Making boses have a million hp, while retaining the poor "normal" game mechanics is a poor solution. The best way to make a game challenging without falling for teh giant life pool trope, is to punish mistakes, and reward precise execution.
So if you left your guard down an npc can kill you in 2-3 hits, but if you outsmart the npc, and advance with a good strategy you can kil an enemy with 2-3 hits as well. Don't make bosses have giant healh pools, make them smarter, by using minions, cover, any clever mechanic. Don't gimp the player, or simply make the npc's damage sponges.
This is very true. Most of the bosses in Dark Souls weren't that difficult once you figured out what you needed to do.

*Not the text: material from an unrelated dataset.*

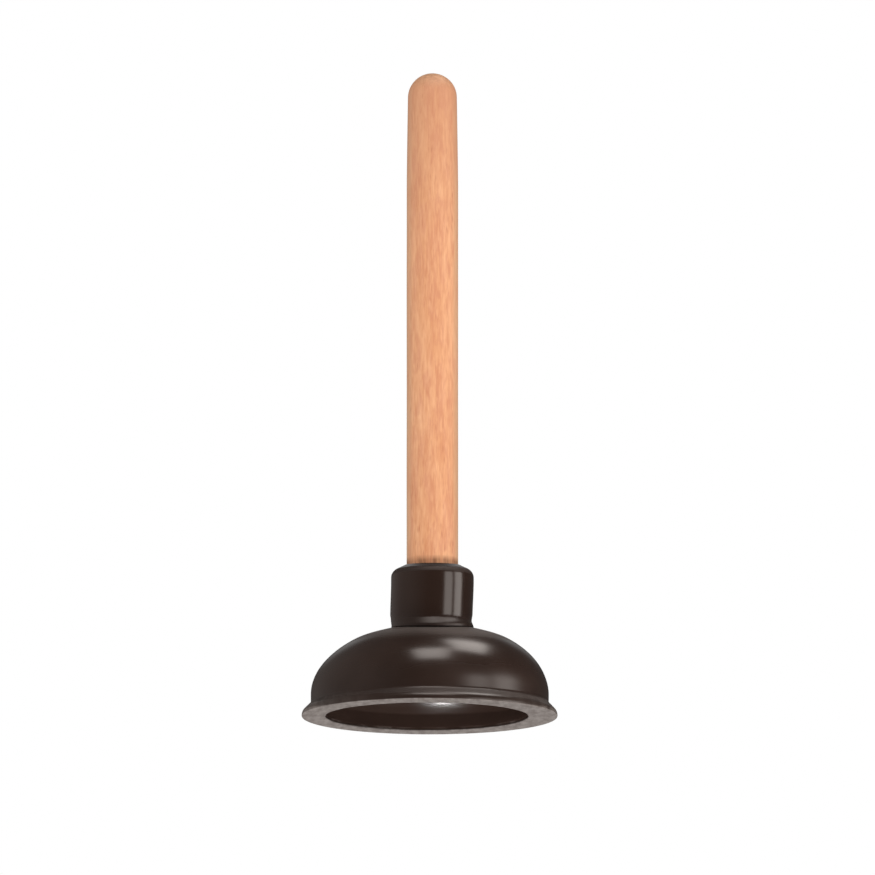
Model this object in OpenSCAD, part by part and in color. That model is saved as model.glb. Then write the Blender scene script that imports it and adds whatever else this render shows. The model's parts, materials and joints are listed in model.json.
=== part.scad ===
// Sink and drain plunger: a turned wooden handle screwed into a moulded rubber force cup.
// Millimetres. The rim rests on z = 0 and the handle rises along +Z.

/* [Handle] */
// Diameter of the wooden handle above the cup
handle_d = 20.5; // [20:0.1:20.8]
// Whole length of the wooden handle, from its plain tip to its rounded end
handle_len = 228.6; // [150:0.1:320]
// Radius of the half-round end of the handle
handle_end_r = 9.8; // [8.5:0.1:9.8]
// Length over which the shaft narrows toward its rounded end
handle_taper_len = 36; // [20:1:60]

// Diameter of the seat below the shaft, turned down so that the shaft stops on the collar
seat_d = 20; // [19.6:0.1:20.1]

/* [Screw] */
// Lift of the handle for one turn, five threads to the inch
pitch = 5.08; // [4.6:0.01:5.6]
// Turns of thread cut on the handle
thread_turns = 3.5; // [3:0.25:3.75]
// Radius of the turned core between the threads
core_r = 8; // [7.6:0.1:8.2]
// Radius over the thread crests
crest_r = 9.6; // [9.2:0.1:9.7]
// Axial width of the thread at its crest
crest_w = 1.1; // [0.8:0.1:1.3]
// Axial width of the thread at its root
root_w = 2.5; // [2:0.1:2.7]
// Clearance between the wooden thread and the moulded one
thread_gap = 0.3; // [0.28:0.01:0.35]
// Length of the plain tip below the thread
tip_len = 5; // [4:0.1:6]
// Radius of the plain tip
tip_r = 7.4; // [6.5:0.1:7.5]
// Chamfer on the end of the plain tip
tip_chamfer = 1; // [0.4:0.1:2]

/* [Collar] */
// Outer diameter of the straight collar
collar_d = 32.7; // [30:0.1:34]
// Height of the top of the collar above the rim
collar_top = 61.3; // [60:0.1:64]
// Slope of the chamfer round the top of the collar, below level
chamfer_angle = 27; // [24:1:32]
// Radius of the shoulder between the chamfer and the straight wall
corner_r = 4.3; // [3:0.1:4.5]
// Radius at which the chamfer ends, at the mouth of the socket
mouth_land_r = 11; // [10.9:0.1:11.4]
// Clearance round the handle's seat at the mouth of the socket
mouth_gap = 0.1; // [0.05:0.01:0.3]
// Height of the top of the shallow groove round the foot of the collar
groove_top = 41; // [40:0.1:42]
// Height of the bottom of that groove, where it meets the dome
groove_foot = 36.3; // [36:0.1:36.6]
// Depth of that groove
groove_depth = 0.3; // [0.2:0.1:0.6]
// Height of the floor of the blind socket above the rim
socket_floor = 30.7; // [29:0.1:32]
// Rubber left under the socket floor
floor_t = 4; // [3:0.5:6]
// Radius of the underside of the boss inside the cup
boss_r = 13.8; // [12:0.1:15]

/* [Dome] */
// Outer radius of the dome wall where it stands straight
dome_r = 47.2; // [46:0.1:48]
// Height of the centre of the dome's ellipse above the rim
dome_z = 8.9; // [8.5:0.1:10]
// Rise of the dome's outer ellipse above its centre
dome_rise = 28.7; // [27:0.1:30]
// Thickness of the dome wall
wall = 4.5; // [3.5:0.1:5]

/* [Rim] */
// Outer radius of the flared rim
rim_r = 50.9; // [50:0.1:53]
// Radius of the open mouth inside the rim
mouth_r = 40.35; // [39:0.05:41]
// Radius of the corner between the sealing face and the edge of the rim
rim_edge_r = 0.5; // [0.2:0.1:0.6]
// Height at which the edge of the rim starts to round over
rim_edge_z = 0.6; // [0.6:0.1:1]
// Radius of the rounded top of that edge
rim_top_r = 3; // [2:0.1:3.2]
// Lean of the flare, away from upright
flare_angle = 45; // [38:1:46]
// Radius of the hollow where the flare leaves the wall
hollow_r = 1.6; // [0.8:0.1:2]
// Height of the upright inner edge of the mouth
mouth_lip = 1.2; // [0.8:0.1:2]
// Bevel at the foot of that edge
mouth_bevel = 0.5; // [0.2:0.1:0.7]

/* [Hidden] */
arc_steps = 28;
corner_steps = 8;
thread_steps = 20;
seam = 0.1;
tip_gap = 0.05;
shoulder_gap = 0.5;
shaft_gap = 0.1;
over = 1;
root_sink = 0.5;
lead_turns = 0.5;
runout_turns = 0.75;
groove_turns = lead_turns + thread_turns + 1;
tip_z = socket_floor + tip_gap;
handle_top = tip_z + handle_len;
thread_z = tip_z + tip_len;
ridge_z = thread_z + root_w / 2;
seat_z = thread_z + (thread_turns + runout_turns) * pitch;
shaft_top = handle_top - handle_end_r;
taper_z = shaft_top - handle_taper_len;
bore_r = core_r + thread_gap;
shaft_z = collar_top + shaft_gap;
mouth_bore_r = seat_d / 2 + mouth_gap;
collar_r = collar_d / 2;
dome_hole_r = collar_r + seam;
rim_top_x = rim_r - rim_top_r * (1 - cos(flare_angle));
hollow_x = dome_r + hollow_r * (1 - cos(flare_angle));
flare_z = rim_edge_z + (rim_top_r + hollow_r) * sin(flare_angle)
    + (rim_top_x - hollow_x) / tan(flare_angle);
rubber = [0.2, 0.15, 0.13];
wood = [0.87, 0.64, 0.47];
$fn = 96;

// Height of an ellipse of half-width a and rise b, centred at dome_z, at radius r
function ellipse_z(a, b, r) = dome_z + b * sqrt(1 - pow(r / a, 2));

// Angle on such an ellipse at which its radius is r
function ellipse_angle(a, r) = acos(r / a);

// Points along an ellipse from one angle to another
function ellipse_arc(a, b, from, to) = [for (i = [0:arc_steps])
    let (t = from + (to - from) * i / arc_steps) [a * cos(t), dome_z + b * sin(t)]];

// Points along a circle of radius r about (x, y)
function circle_arc(x, y, r, from, to, steps) = [for (i = [0:steps])
    let (t = from + (to - from) * i / steps) [x + r * cos(t), y + r * sin(t)]];

// Cross-section of the thread at step i, grown by g on every side, its root sunk to radius sunk_r
function thread_section(i, g, sunk_r) =
    let (t = 360 * i / thread_steps, z = pitch * i / thread_steps)
    [for (p = [[sunk_r, -root_w / 2 - g], [crest_r + g, -crest_w / 2 - g],
            [crest_r + g, crest_w / 2 + g], [sunk_r, root_w / 2 + g]])
        [p[0] * cos(t), p[0] * sin(t), z + p[1]]];

// A helical ridge of the given number of turns, climbing from z = 0
module thread_ridge(turns, g, sunk_r) {
    n = round(turns * thread_steps);
    points = [for (i = [0:n]) each thread_section(i, g, sunk_r)];
    sides = [for (i = [0:n - 1]) for (k = [0:3])
        let (a = 4 * i + k, b = 4 * i + (k + 1) % 4)
        each [[a, b, b + 4], [a, b + 4, a + 4]]];
    start_cap = [[0, 2, 1], [0, 3, 2]];
    end_cap = [for (f = start_cap) [4 * n + f[0], 4 * n + f[2], 4 * n + f[1]]];
    polyhedron(points = points, faces = concat(sides, start_cap, end_cap));
}

// The rim: a flat sealing face, a low rounded edge, and a flare that leans in to meet the wall
module cup_rim() {
    color(rubber)
    rotate_extrude()
    polygon(concat(
        [[mouth_r + mouth_bevel, 0]],
        circle_arc(rim_r - rim_edge_r, rim_edge_r, rim_edge_r, -90, 0, corner_steps),
        circle_arc(rim_r - rim_top_r, rim_edge_z, rim_top_r, 0, flare_angle, corner_steps),
        circle_arc(dome_r + hollow_r, flare_z, hollow_r, 180 + flare_angle, 180, corner_steps),
        [[dome_r - wall, flare_z], [mouth_r, mouth_lip], [mouth_r, mouth_bevel]]
    ));
}

// The dome: the thin wall that flexes between the rim and the collar
module cup_dome() {
    inner_r = dome_r - wall;
    inner_rise = dome_rise - wall;
    color(rubber)
    rotate_extrude()
    polygon(concat(
        [[dome_r, flare_z]],
        ellipse_arc(dome_r, dome_rise, 0, ellipse_angle(dome_r, dome_hole_r)),
        ellipse_arc(inner_r, inner_rise, ellipse_angle(inner_r, dome_hole_r), 0),
        [[inner_r, flare_z]]
    ));
}

// The collar: the thick neck of the cup, with a shallow groove round its foot and a blind socket
// moulded to the handle's thread
module cup_collar() {
    boss_z = socket_floor - floor_t;
    neck_z = ellipse_z(dome_r - wall, dome_rise - wall, dome_hole_r);
    corner_z = collar_top - (corner_r + sin(chamfer_angle) * (collar_r - corner_r - mouth_land_r))
        / cos(chamfer_angle);
    thread_start_z = ridge_z - lead_turns * pitch;
    shoulder_z = seat_z - shoulder_gap;
    half_h = (groove_top - groove_foot) / 2;
    groove_r = (half_h * half_h + groove_depth * groove_depth) / (2 * groove_depth);
    groove_turn = asin(half_h / groove_r);
    color(rubber)
    difference() {
        rotate_extrude()
        polygon(concat(
            [[0, boss_z], [boss_r, boss_z], [collar_r, neck_z]],
            circle_arc(collar_r - groove_depth + groove_r, groove_foot + half_h, groove_r,
                180 + groove_turn, 180 - groove_turn, corner_steps),
            circle_arc(collar_r - corner_r, corner_z, corner_r, 0, 90 - chamfer_angle, corner_steps),
            [[mouth_land_r, collar_top], [0, collar_top]]
        ));
        translate([0, 0, socket_floor])
        cylinder(r = bore_r, h = collar_top - socket_floor + over);
        translate([0, 0, shoulder_z])
        cylinder(r = mouth_bore_r, h = collar_top - shoulder_z + over);
        translate([0, 0, thread_start_z])
        rotate([0, 0, -360 * lead_turns])
        thread_ridge(groove_turns, thread_gap, bore_r - 2 * root_sink);
    }
}

// The plain tip of the wooden handle, below its thread
module handle_tip() {
    color(wood)
    translate([0, 0, tip_z])
    rotate_extrude()
    polygon([[0, 0], [tip_r - tip_chamfer, 0], [tip_r, tip_chamfer],
        [tip_r, tip_len - tip_gap], [0, tip_len - tip_gap]]);
}

// The wooden handle: a threaded end, a seat, a plain shaft that narrows a little, and a half-round end
module handle() {
    color(wood)
    union() {
        translate([0, 0, thread_z])
        cylinder(r = core_r, h = seat_z - thread_z + over);
        translate([0, 0, ridge_z])
        thread_ridge(thread_turns, 0, core_r - root_sink);
        translate([0, 0, seat_z])
        cylinder(d = seat_d, h = shaft_z - seat_z);
        translate([0, 0, shaft_z])
        cylinder(d = handle_d, h = taper_z - shaft_z);
        translate([0, 0, taper_z])
        cylinder(r1 = handle_d / 2, r2 = handle_end_r, h = handle_taper_len);
        translate([0, 0, shaft_top])
        sphere(r = handle_end_r);
    }
}

cup_rim();
cup_dome();
cup_collar();
handle_tip();
handle();
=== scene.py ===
import json
import math

import bmesh
import bpy
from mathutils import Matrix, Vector, noise


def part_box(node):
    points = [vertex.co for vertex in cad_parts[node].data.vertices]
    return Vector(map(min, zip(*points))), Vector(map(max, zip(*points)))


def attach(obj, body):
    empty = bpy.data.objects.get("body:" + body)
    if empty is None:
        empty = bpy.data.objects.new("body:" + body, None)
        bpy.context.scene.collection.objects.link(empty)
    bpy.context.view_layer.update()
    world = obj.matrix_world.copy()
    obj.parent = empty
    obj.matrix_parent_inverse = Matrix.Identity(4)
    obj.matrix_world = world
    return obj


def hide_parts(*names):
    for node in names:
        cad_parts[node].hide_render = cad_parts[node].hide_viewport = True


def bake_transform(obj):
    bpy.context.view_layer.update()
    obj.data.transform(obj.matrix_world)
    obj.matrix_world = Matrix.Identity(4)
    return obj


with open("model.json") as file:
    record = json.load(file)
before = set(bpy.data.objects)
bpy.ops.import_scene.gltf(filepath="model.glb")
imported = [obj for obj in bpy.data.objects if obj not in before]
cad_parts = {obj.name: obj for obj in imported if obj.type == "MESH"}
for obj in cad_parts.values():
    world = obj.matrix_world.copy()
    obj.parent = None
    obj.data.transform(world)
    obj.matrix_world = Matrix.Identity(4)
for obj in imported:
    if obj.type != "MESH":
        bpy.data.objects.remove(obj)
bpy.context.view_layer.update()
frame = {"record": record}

MM = 0.001
TAU = 2 * math.pi

# Sizes of the CAD model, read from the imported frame.
RIM_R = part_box("cup_rim")[1].x
RIM_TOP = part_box("cup_rim")[1].z
DOME_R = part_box("cup_dome")[1].x
COLLAR_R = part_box("cup_collar")[1].x
COLLAR_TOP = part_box("cup_collar")[1].z
BOSS_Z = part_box("cup_collar")[0].z
HANDLE_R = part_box("handle")[1].x
HANDLE_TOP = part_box("handle")[1].z
THREAD_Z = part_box("handle")[0].z
TIP_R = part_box("handle_tip")[1].x
TIP_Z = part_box("handle_tip")[0].z
PITCH = frame["record"]["behaviour"]["couplings"][0]["ratio"] * TAU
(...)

I'm kind of torn on this, to the point where I don't really connect with any of the poll choices. On one hand, I love it. It's kind of a return to how I remember gaming growing up, and I think the feeling of accomplishment and personal pride is higher. On the other hand, as I've gotten older (and maybe slower) it can easily end up that I just lock out content for myself. If I start a game on hard (or just start playing a hard game), I want to continue at the level that I've set. Even if I get stuck, I couldn't bring myself to lower the difficulty. Combine this with a overall loss of free time, and I can definitely see it limiting my experiences.
i did highly anjoy demon and dark souls and im currently playing the witcher 1 which i am enjoying but i dont want every game to become terribly hard. what i do is play on like normal or hard (if you can unlock very hard mode) first to enjoy the experience and then move my way up thrugh the dificulties. but hell not every game should be super hard. Certain games just have an unpleasant experience playing through hard while others are more creative in their rising dificulties (dead space 2 and fallout NV for instance) while something like call of duty gets extremely fustrating on veteran.